Graham, known in those days as a "pastor" to presidents, called to cheer Nixon right after the President delivered his first nationally televised attempt, in 1973, to wriggle his way out of Watergate.

The golden throated evangelist echoed Nixon's disgust of CBS's coverage of the speech as the worst of the media responses. But first, he added a brick to the anti-Semitism he and Nixon shared. The Jewish "domination" of the press was in Graham's plan of salvation a "stranglehold [that] has to be broken or the country's going down the drain."

Nixon: "You really believe that?"

Graham: "Yes, sir."

Nixon: "Oh boy. So do I. I can't ever say that but I believe it."

On to the media coverage of the speech by one of the  jittery President's stalwart friends eager to be counted as such at this crisis point. While the other networks weren't so bad, Graham says, CBS was "most negative," in line with its reputation for being Nixon's chief network nemesis.

Graham: "I felt like slashing their throats. But anyway God be with you." He extols the speech as Nixon's "finest hour."

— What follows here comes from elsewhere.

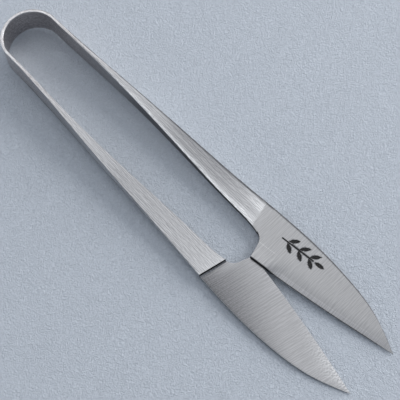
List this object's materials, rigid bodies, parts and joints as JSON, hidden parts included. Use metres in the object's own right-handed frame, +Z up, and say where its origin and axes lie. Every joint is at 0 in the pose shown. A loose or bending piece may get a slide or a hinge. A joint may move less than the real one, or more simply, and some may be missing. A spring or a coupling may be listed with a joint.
{
  "type": "floral snips",
  "caption": "One-piece spring snips for flower stems: a U-shaped iron spring bow, flat tapering arms and short pointed blades with a forge-welded cutting steel.",
  "frame": {"origin": "centre of the snips' length and width, at the height of the bow's lower edge, which is the lowest point", "axes": "+Y from the spring bow to the blade tips, +Z up through the upper blade, +X to the right, where the lower blade is"},
  "size_m": [0.0294, 0.15, 0.0094],
  "materials": {
    "spring_bow": "polished bright rim, satin dark inner face",
    "forged_iron": "ground lengthwise, satin",
    "blade_iron": "ground crosswise, satin, stamped leaf sprig",
    "cutting_steel": "ground crosswise, fine satin with a honed edge"
  },
  "bodies": {
    "bow": {"bow_crown": "spring_bow", "bow_left_leg": "spring_bow", "bow_right_leg": "spring_bow"},
    "left_half": {"left_arm": "forged_iron", "upper_blade_back": "blade_iron", "upper_cutting_steel": "cutting_steel"},
    "right_half": {"right_arm": "forged_iron", "lower_blade_back": "blade_iron", "lower_cutting_steel": "cutting_steel"}
  },
  "joints": [
    {"name": "left_squeeze", "type": "hinge", "parent": "bow", "child": "left_half", "pos_m": [-0.0057, -0.0717, 0.0047], "axis": [0, 0, -1], "range_deg": [0, 3.2], "stiffness_Nm_per_rad": 8.9, "deforming": ["bow_left_leg"]},
    {"name": "right_squeeze", "type": "hinge", "parent": "bow", "child": "right_half", "pos_m": [0.0057, -0.0717, 0.0047], "axis": [0, 0, 1], "range_deg": [0, 3.2], "stiffness_Nm_per_rad": 8.9, "deforming": ["bow_right_leg"]}
  ],
  "couplings": [
    {"joint": "right_squeeze", "follows": "left_squeeze", "ratio": 1}
  ]
}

No doubt Graham wouldn't have done any such thing. The point was that in the presence of a powerful figure whose favor he curried and whose politics he backed to the hilt, Graham was willing to abandon conscience for the sake of personal gain. He had for a long stretch served Nixon's personal interests by holding Sunday services in the White House where Nixon could avoid public protest. Agreeing with Nixon's darkest instincts might have come naturally to Graham, but the grisly gestures of camaraderie were as likely attempts by the preacher to remain an insider with preferred seating at the table of the number one power broker.

It is a particular blot on Graham's career but nothing unique to him. The depths to which we mortals will stoop to please those we fear or admire constitute the grist of everyday life in every precinct of humanity. It's yet another reason to scan our own behavior for deceptions and falsehoods done in the service of self-interest -- and a blinking red light on our tendency to place others on pedestals. Talk is cheap, of course, and usually meaningless in the course of private conversation which Graham assumed to be the case when he called Nixon. But it can also reveal the bad habit of twisting the arms of the angels of our better nature to achieve the purposes of our lower one.